The depiction of bourgeois society might have been a subject of fun, but, as Auerbach observes, there is nothing comic about it. Nor is the tale truly tragic (489), just sad and superbly human. Flaubert mixes the styles and expands the field of what is the focus of art.
Flaubert shows how dangerous fictions can be; how needful it is that we appropriate an understanding of reality for
ourselves, rather than be dictated one; how important it is to reflect on and understand a deeper meaning, rather than assume,
accept and rely on the appearance of things, and to be prepared to relinquish our hold on the toys and conventions which
bind us to that appearance.
If Madame Bovary had been able to do so, she might have saved herself, but she does not. The story would have been different; a story of realisation and growth
(Auerbach 484), but perhaps this was Flaubert's point. To present us with realisation, not through the portrait of one who
succeeds, but through one who fails, avoiding the obvious and forcing us to relate to and rethink our own perception of
reality. Madame Bovary is, in effect, an adaptation of the Bildungsroman, which makes us review our own existence and
growth, but also one that makes us look outward and review society.

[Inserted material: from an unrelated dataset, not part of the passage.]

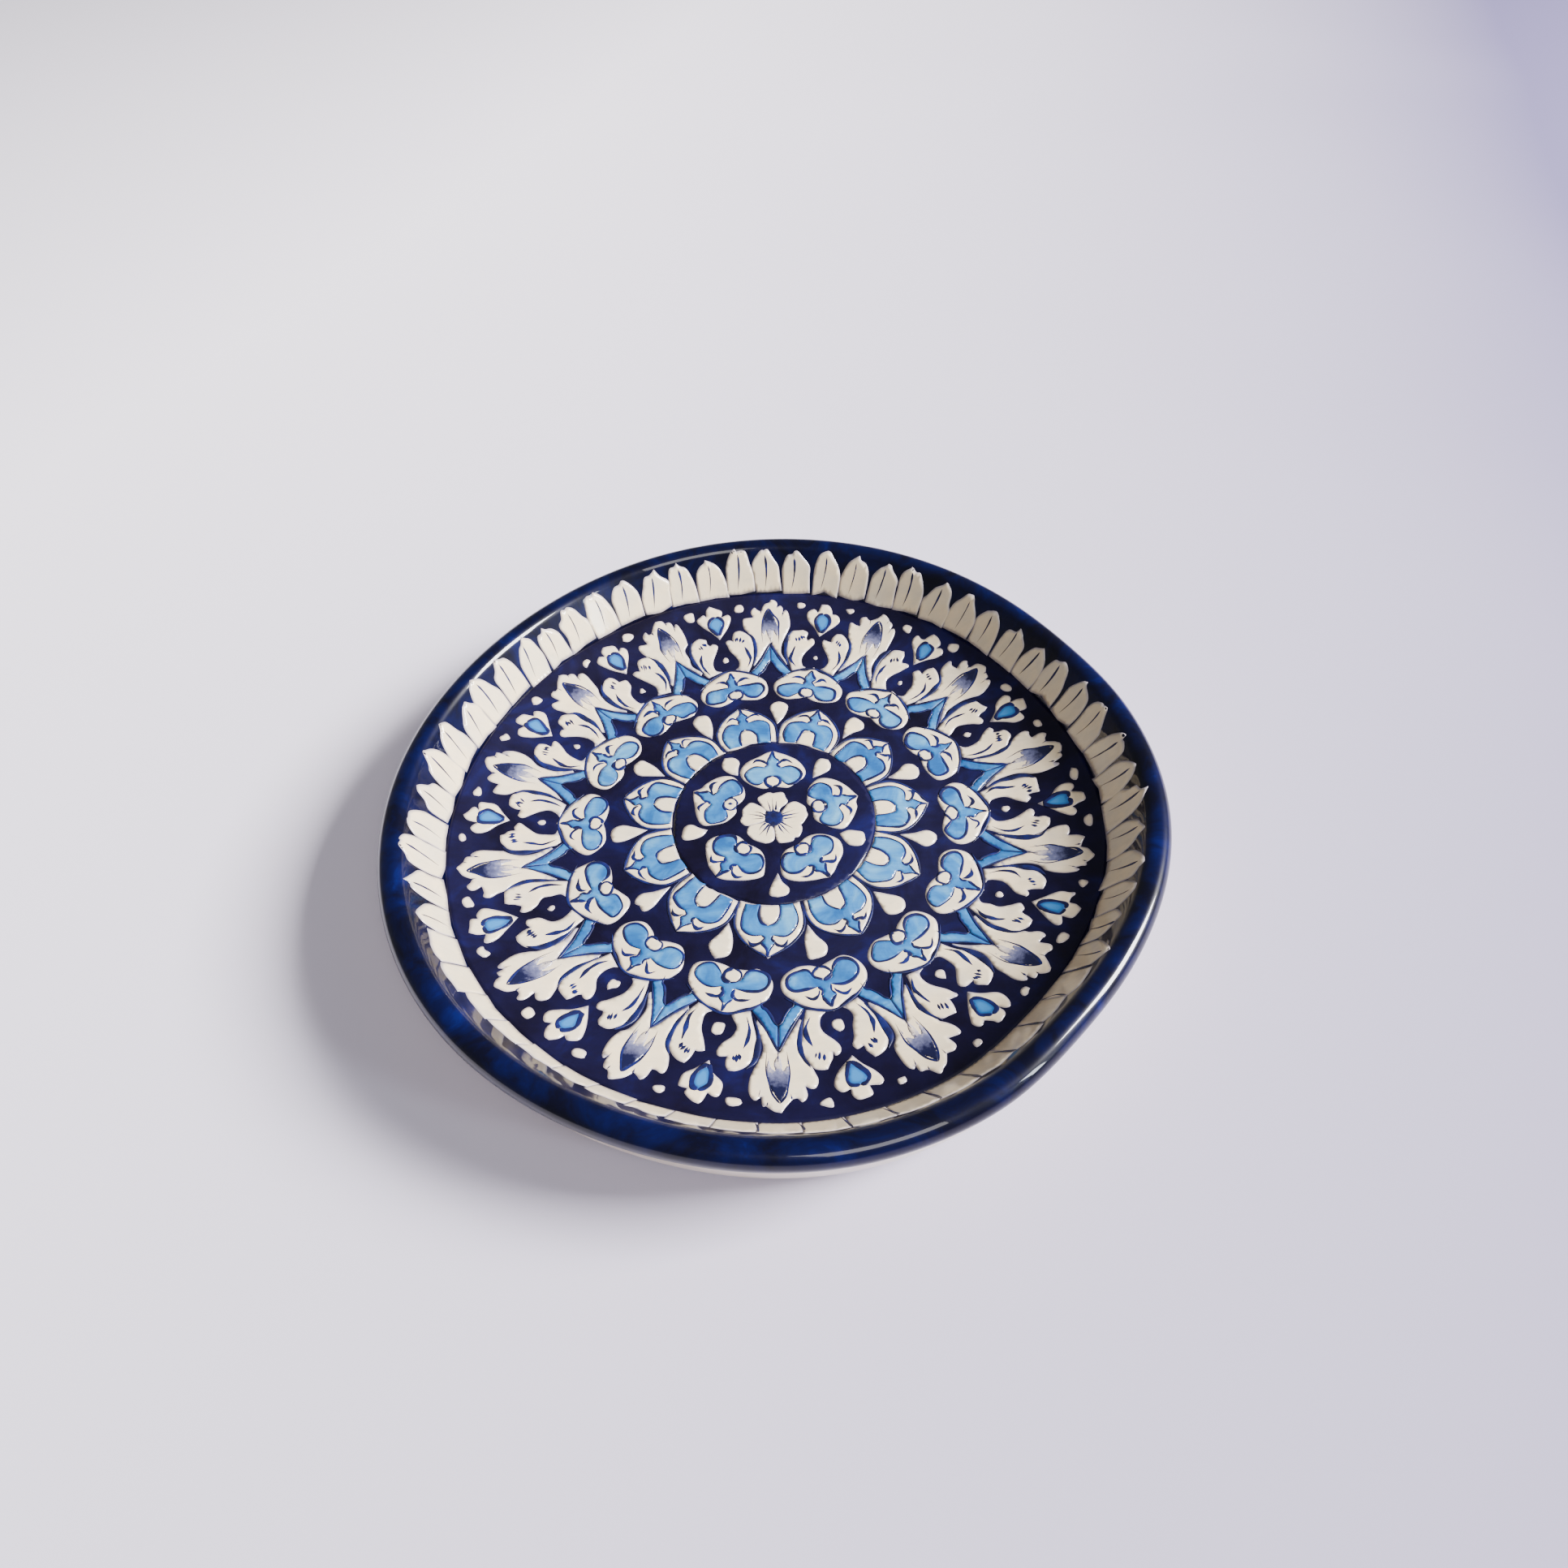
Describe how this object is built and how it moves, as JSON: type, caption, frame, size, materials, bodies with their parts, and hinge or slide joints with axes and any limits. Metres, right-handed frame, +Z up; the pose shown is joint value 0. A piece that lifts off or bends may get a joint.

At the end of day, Madame Bovary is a work with a soul that is Romantic and Realist, at the same time.
It is painstakingly realist and naturalist in its style, but the attitudes it
expresses reflect both realist and romantic views.
True Romanticism is by no means incompatible with a critical, realistic, or even cynical outlook.
Something Emma never realises. The story of
Emma Bovary is the story of how NOT to be a Romantic. Without a honed critical, aesthetic faculty there can be only fiction, no hope of growth.
For all her Romantic aspirations, she is no Romantic. Her world is not Romantic; it is vulgar, superficial, riddled with fictions.
Flaubert's assessment of the modern world? A harsh critique, and a warning?